As a drama therapist I see clients ranging from reception aged children (4 years old), CAMHS and up to the elderly at the other end of the age spectrum (90 yrs old). We tend to see clients in groups or as individuals/one-to-one.
I have worked with clients suffering mainly with: depression, anxiety, low self-esteem and various forms of trauma.
What do you like about being a therapist?
I am invested and passionate about my role as a therapist, because I feel that the therapeutic relationship, in and of itself, can be the vital healing factor for those in emotional pain. It is through this relationship that an individual can face themselves, be truly heard and seen and can ultimately be witnessed with compassion as they embark on their journey of change and growth. We all need this in order to thrive.
I am honoured to be in position to facilitate my clients process towards healing, change and growth. The most special component of the therapist’s role in my view is the uniqueness of a rapport with another, which can be a vehicle for a client making connections for themselves and ultimately gaining self-acceptance and the confidence to change maladaptive behaviours .
What is less pleasant?
- Transference/projection – when a client needs to use their therapist as a focus for their toxic relationships/past, in order to move on.
- Resistance – whereby the client rejects or tests their therapist’s interventions in order to hold onto personal power.
How long you’ve been with welldoing.org and what you think of us?
I have only just joined welldoing.org this year.
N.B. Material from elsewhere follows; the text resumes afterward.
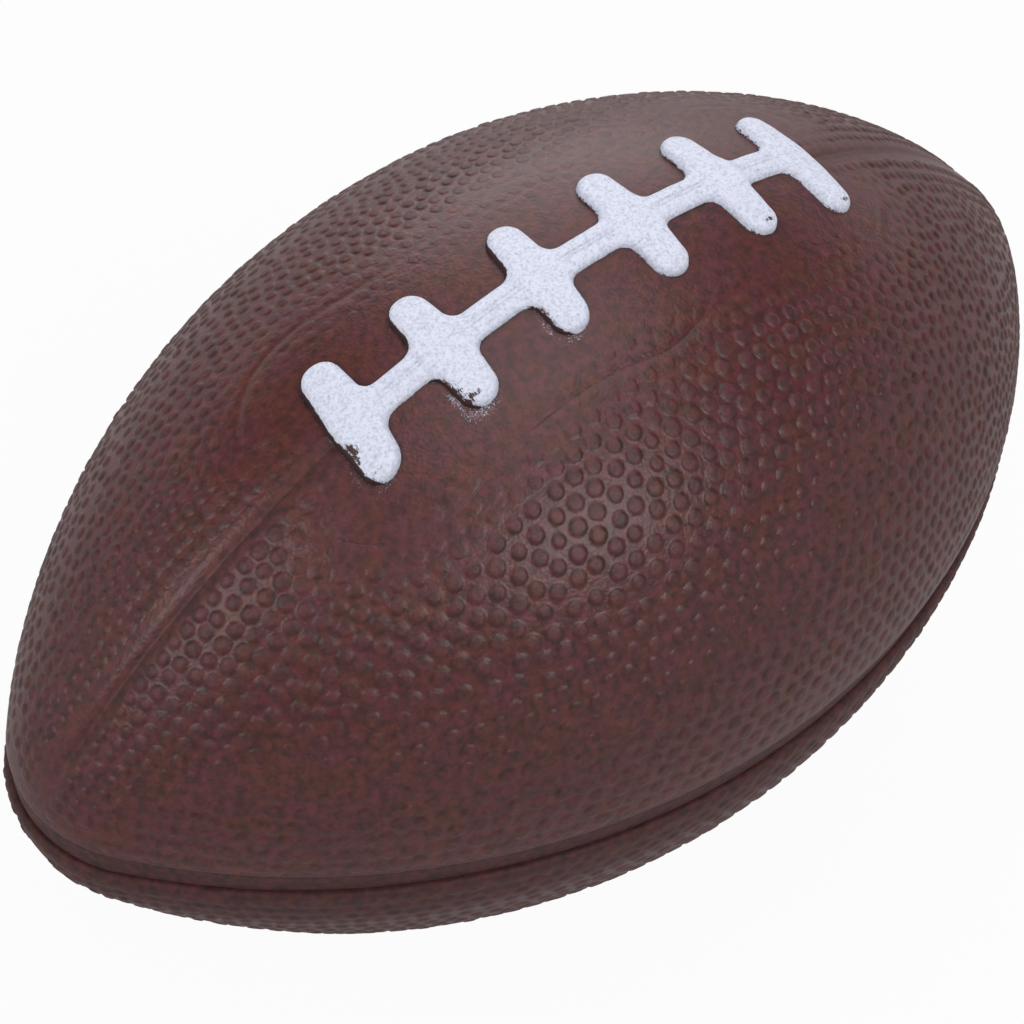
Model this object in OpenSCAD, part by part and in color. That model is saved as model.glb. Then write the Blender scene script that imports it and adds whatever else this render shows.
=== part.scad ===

I think this site and its approach to helping people access the therapist that is right for the individual is such a progressive and fresh way of supporting people on a journey which otherwise could feel lonely and daunting.
Do you ever suggest books or apps to clients?
The Calm app is a wonderful resource.
What you do for your own mental health?
I run regularly, kitchen discos are a necessity for me (by myself is the jewel, with other family members also works), yoga, tennis, bike rides, singing…anywhere and everywhere, listening to music, reading, having a spiritual/religious life, engaging with friendship groups, playing with my children.
You are a therapist in Hampshire, Dorset and online. What can you share with us about seeing clients in that/those area(s)?
I work in the county of Hampshire where I serve adults and CAMHS clients, running group and individual therapy sessions in a psychiatric hospital ward.
I also work in an infant/primary school working with reception and years 1 and 2 children, both individually and within group therapy sessions. I also run my private practice in the county of Dorset, as well as working with clients online.
What’s your consultation room like?
My private practice consulting room is a bright and airy office space, with wall-to-wall book shelves and some decorative art on the walls. It has a warm and inviting feel to it with plenty of natural light, as well as offering a sense of safety and security.
What do you wish people knew about therapy?
I wish that people understood that therapy is merely ‘looking in the mirror’ and seeking to make the adjustments from within in order to feel grounded, balanced and content.
Therapy is a brave and courage step because it asks that the client approaches to do the work from within themselves, with the help from their therapist. The gift of therapy is the compassion and support of the assigned therapist.
Lastly, that therapy is not is a quick fix.
What did you learn about yourself in therapy?
I learnt that I spent far too long not being true to myself and speaking my truth in order to make everyone else around me happy, and to be accepted by others.
Therapy was the beginning of my journey towards self-acceptance, growth and healthy ongoing development.